Task statement:
Repeat each line word for word.

Collected data:
• • •

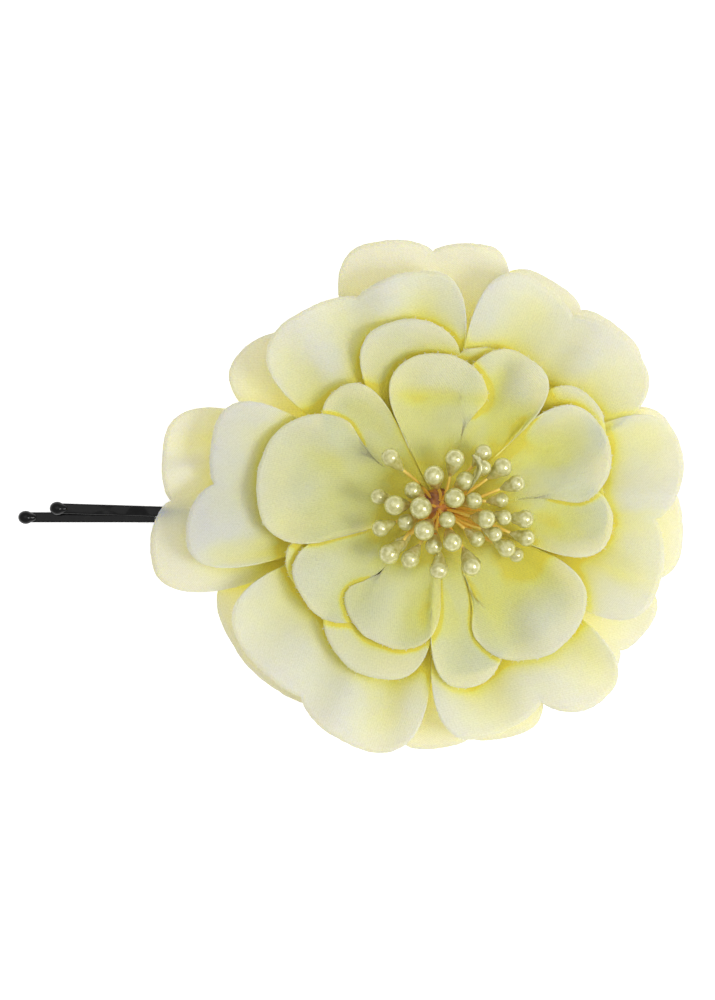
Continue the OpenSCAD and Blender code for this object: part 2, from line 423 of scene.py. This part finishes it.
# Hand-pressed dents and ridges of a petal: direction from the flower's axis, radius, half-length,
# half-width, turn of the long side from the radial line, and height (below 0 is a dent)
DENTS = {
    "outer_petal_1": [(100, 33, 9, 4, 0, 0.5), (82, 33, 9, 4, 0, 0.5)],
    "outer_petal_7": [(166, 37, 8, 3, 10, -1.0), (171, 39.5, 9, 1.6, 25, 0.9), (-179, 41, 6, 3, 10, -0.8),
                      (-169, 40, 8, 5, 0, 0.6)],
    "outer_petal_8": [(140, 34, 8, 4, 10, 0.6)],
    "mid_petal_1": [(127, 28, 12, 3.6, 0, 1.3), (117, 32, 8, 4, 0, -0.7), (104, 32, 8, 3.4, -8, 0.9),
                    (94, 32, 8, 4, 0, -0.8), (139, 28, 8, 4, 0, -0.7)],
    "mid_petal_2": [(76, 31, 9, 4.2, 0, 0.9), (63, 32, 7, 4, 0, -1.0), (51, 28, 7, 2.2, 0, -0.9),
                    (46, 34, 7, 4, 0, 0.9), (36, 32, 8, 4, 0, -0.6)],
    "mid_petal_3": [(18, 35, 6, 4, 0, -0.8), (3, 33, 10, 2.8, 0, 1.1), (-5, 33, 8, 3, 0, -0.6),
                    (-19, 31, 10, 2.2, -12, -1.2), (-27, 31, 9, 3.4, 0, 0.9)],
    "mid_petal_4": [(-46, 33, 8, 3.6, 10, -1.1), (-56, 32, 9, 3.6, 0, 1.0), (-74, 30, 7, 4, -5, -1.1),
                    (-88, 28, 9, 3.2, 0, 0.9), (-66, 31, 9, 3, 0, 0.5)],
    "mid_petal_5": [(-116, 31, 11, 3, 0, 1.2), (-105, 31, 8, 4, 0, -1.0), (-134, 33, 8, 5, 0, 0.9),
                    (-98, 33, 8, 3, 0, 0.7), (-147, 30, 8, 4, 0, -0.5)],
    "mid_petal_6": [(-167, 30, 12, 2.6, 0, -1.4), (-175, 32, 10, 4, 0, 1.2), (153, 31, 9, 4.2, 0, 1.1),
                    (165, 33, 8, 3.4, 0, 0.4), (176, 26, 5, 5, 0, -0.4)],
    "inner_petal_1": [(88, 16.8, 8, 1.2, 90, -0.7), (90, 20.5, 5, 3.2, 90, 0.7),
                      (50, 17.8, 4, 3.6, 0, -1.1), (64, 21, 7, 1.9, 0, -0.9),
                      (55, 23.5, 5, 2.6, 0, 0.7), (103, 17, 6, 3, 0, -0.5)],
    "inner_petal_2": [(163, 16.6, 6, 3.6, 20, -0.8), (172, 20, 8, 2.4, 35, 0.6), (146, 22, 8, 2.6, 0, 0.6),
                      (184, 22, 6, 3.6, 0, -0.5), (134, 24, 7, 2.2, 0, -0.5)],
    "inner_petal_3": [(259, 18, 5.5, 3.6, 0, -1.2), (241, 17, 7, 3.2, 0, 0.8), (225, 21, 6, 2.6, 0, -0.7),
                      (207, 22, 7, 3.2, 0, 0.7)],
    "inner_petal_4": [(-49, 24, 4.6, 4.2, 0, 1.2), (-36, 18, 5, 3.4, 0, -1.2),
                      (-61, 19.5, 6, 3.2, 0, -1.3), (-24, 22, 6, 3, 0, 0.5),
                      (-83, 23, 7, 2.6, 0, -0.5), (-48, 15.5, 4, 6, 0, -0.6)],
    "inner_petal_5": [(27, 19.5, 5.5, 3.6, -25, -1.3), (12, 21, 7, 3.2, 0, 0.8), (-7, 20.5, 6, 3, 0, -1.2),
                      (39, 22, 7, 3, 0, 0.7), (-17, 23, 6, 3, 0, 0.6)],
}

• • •

The result:
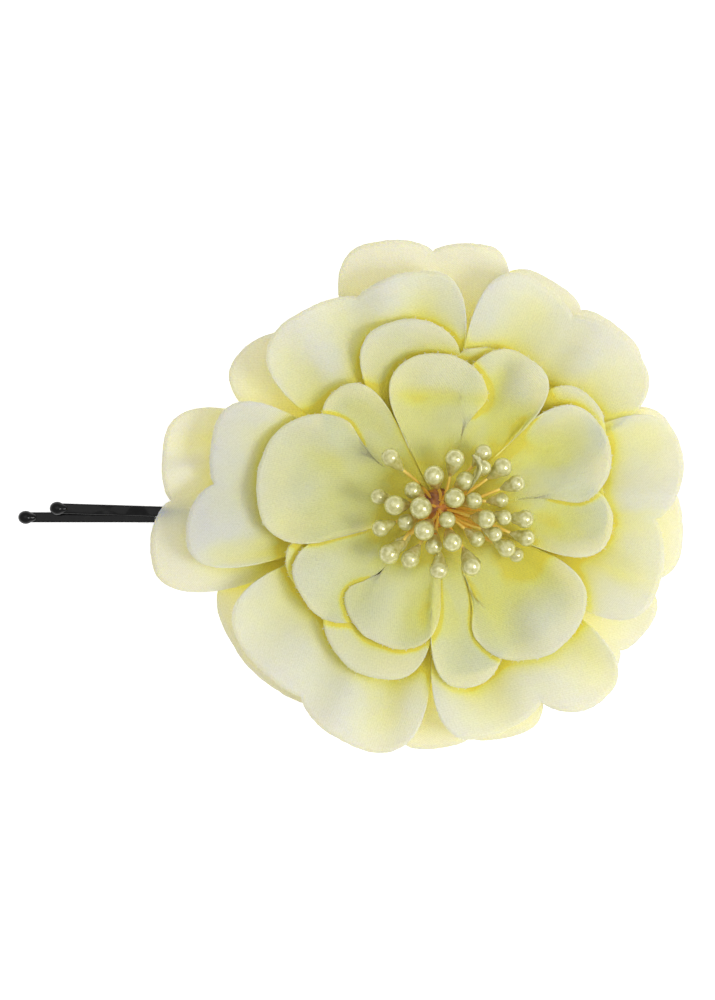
Continue the OpenSCAD and Blender code for this object: part 2, from line 423 of scene.py. This part finishes it.
# Hand-pressed dents and ridges of a petal: direction from the flower's axis, radius, half-length,
# half-width, turn of the long side from the radial line, and height (below 0 is a dent)
DENTS = {
    "outer_petal_1": [(100, 33, 9, 4, 0, 0.5), (82, 33, 9, 4, 0, 0.5)],
    "outer_petal_7": [(166, 37, 8, 3, 10, -1.0), (171, 39.5, 9, 1.6, 25, 0.9), (-179, 41, 6, 3, 10, -0.8),
                      (-169, 40, 8, 5, 0, 0.6)],
    "outer_petal_8": [(140, 34, 8, 4, 10, 0.6)],
    "mid_petal_1": [(127, 28, 12, 3.6, 0, 1.3), (117, 32, 8, 4, 0, -0.7), (104, 32, 8, 3.4, -8, 0.9),
                    (94, 32, 8, 4, 0, -0.8), (139, 28, 8, 4, 0, -0.7)],
    "mid_petal_2": [(76, 31, 9, 4.2, 0, 0.9), (63, 32, 7, 4, 0, -1.0), (51, 28, 7, 2.2, 0, -0.9),
                    (46, 34, 7, 4, 0, 0.9), (36, 32, 8, 4, 0, -0.6)],
    "mid_petal_3": [(18, 35, 6, 4, 0, -0.8), (3, 33, 10, 2.8, 0, 1.1), (-5, 33, 8, 3, 0, -0.6),
                    (-19, 31, 10, 2.2, -12, -1.2), (-27, 31, 9, 3.4, 0, 0.9)],
    "mid_petal_4": [(-46, 33, 8, 3.6, 10, -1.1), (-56, 32, 9, 3.6, 0, 1.0), (-74, 30, 7, 4, -5, -1.1),
                    (-88, 28, 9, 3.2, 0, 0.9), (-66, 31, 9, 3, 0, 0.5)],
    "mid_petal_5": [(-116, 31, 11, 3, 0, 1.2), (-105, 31, 8, 4, 0, -1.0), (-134, 33, 8, 5, 0, 0.9),
                    (-98, 33, 8, 3, 0, 0.7), (-147, 30, 8, 4, 0, -0.5)],
    "mid_petal_6": [(-167, 30, 12, 2.6, 0, -1.4), (-175, 32, 10, 4, 0, 1.2), (153, 31, 9, 4.2, 0, 1.1),
                    (165, 33, 8, 3.4, 0, 0.4), (176, 26, 5, 5, 0, -0.4)],
    "inner_petal_1": [(88, 16.8, 8, 1.2, 90, -0.7), (90, 20.5, 5, 3.2, 90, 0.7),
                      (50, 17.8, 4, 3.6, 0, -1.1), (64, 21, 7, 1.9, 0, -0.9),
                      (55, 23.5, 5, 2.6, 0, 0.7), (103, 17, 6, 3, 0, -0.5)],
    "inner_petal_2": [(163, 16.6, 6, 3.6, 20, -0.8), (172, 20, 8, 2.4, 35, 0.6), (146, 22, 8, 2.6, 0, 0.6),
                      (184, 22, 6, 3.6, 0, -0.5), (134, 24, 7, 2.2, 0, -0.5)],
    "inner_petal_3": [(259, 18, 5.5, 3.6, 0, -1.2), (241, 17, 7, 3.2, 0, 0.8), (225, 21, 6, 2.6, 0, -0.7),
                      (207, 22, 7, 3.2, 0, 0.7)],
    "inner_petal_4": [(-49, 24, 4.6, 4.2, 0, 1.2), (-36, 18, 5, 3.4, 0, -1.2),
                      (-61, 19.5, 6, 3.2, 0, -1.3), (-24, 22, 6, 3, 0, 0.5),
                      (-83, 23, 7, 2.6, 0, -0.5), (-48, 15.5, 4, 6, 0, -0.6)],
    "inner_petal_5": [(27, 19.5, 5.5, 3.6, -25, -1.3), (12, 21, 7, 3.2, 0, 0.8), (-7, 20.5, 6, 3, 0, -1.2),
                      (39, 22, 7, 3, 0, 0.7), (-17, 23, 6, 3, 0, 0.6)],
}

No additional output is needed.